Johnstown WWII Veteran speaks At School

If 18-year-old Donald Jakeway had known what a paratrooper was the day he enlisted in the U.S. Army, almost 75 years ago, he might not have volunteered.
   But the Marines and the Navy had already rejected him, so when he got the chance to apply for paratrooper training, he didn’t think twice. He trained at Fort Benning, he shipped out to England and he jumped with the 508th Parachute Infantry Regiment into Normandy on June 6, 1944.
   Jakeway, now 94 years old, originally from Johnstown, spoke Tuesday morning about his enlistment and service in World War II to Dustin Milliner’s recent American history class at Mid-East Career and Technology Center.
   “With more and more veterans passing away each day, we’re losing these stories,” Milliner said.
   Hearing first-hand accounts of World War II is also important for the students in Milliner’s class. There is only so much that can be learned from a textbook, he said.
   “I think it gives them a perspective of the cost of freedom,” he said. “Freedom’s not free.”
   Jakeway’s story began with his enlistment in 1942, right after he graduated from high school. He trained at Camp Mackall in North Carolina, and then at Fort Benning in Georgia, where he made the jumps that qualified him as a paratrooper.

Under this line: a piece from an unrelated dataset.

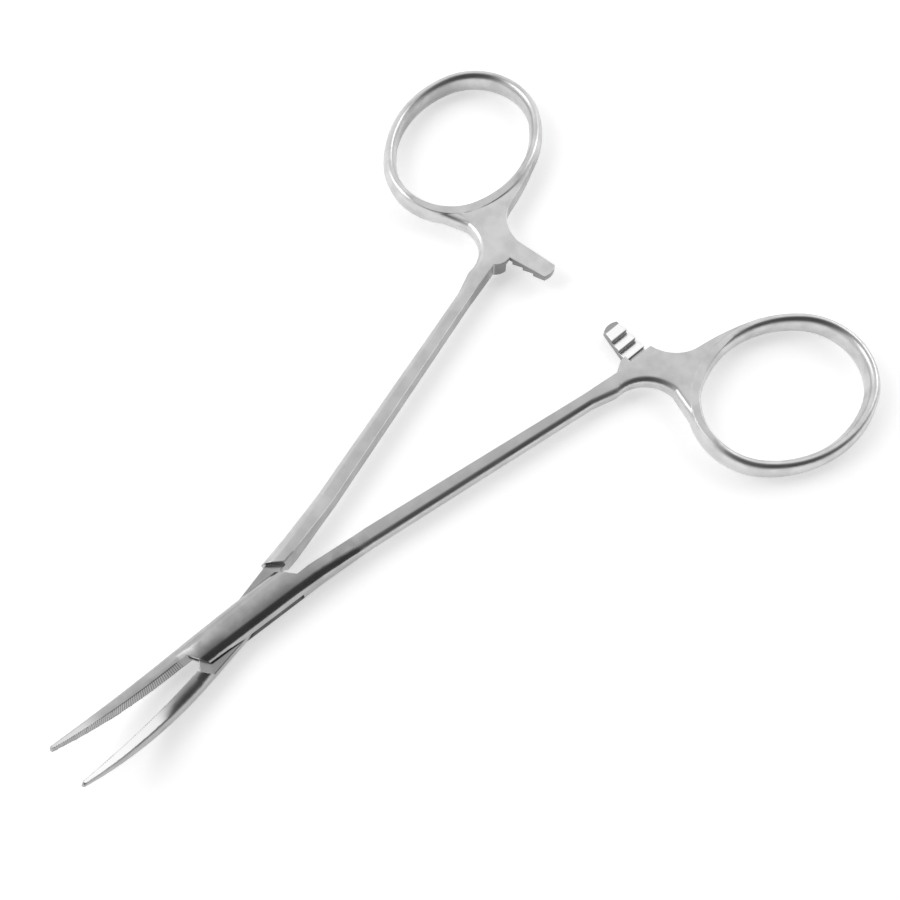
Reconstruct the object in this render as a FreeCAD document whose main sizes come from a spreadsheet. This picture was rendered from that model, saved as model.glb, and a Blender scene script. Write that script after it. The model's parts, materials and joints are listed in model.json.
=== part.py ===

   He shipped to England in December 1943, on a trip across the Atlantic that lasted 11 days.

   The night of June 5, 1944, his regiment loaded their planes and took off for France. While in the air, Jakeway became airsick and moved to the front of the plane, where he could see the size of their force.
   “You could see thousands of ships crossing the channel, heading for Normandy,” he said.
   When he jumped, he dropped nearly 500 feet and landed in a tree. It was 1:15 a.m.
   “When you’re a paratrooper... you’re in a battle every day,” Jakeway said.
   He stayed on the ground until July 13. Few of the men he knew made it back to England.
   “Seven of my men in my squad were killed,” he said.
  Jakeway was wounded twice in the war, the second time in France [sic] during the Battle of the Bulge, when a sniper shot him through the chest.
   “I’ve been a lucky, lucky man,” he said.
   Married for 71 years, with three sons and one daughter, Jakeway said he agrees to speak at schools and events because it keeps him active, but also because he wants people to understand what would have happened if the Allies had lost the war.
   The world, he told Milliner’s class, would be very different. “You wouldn’t be here,” he said. “I wouldn’t be here.”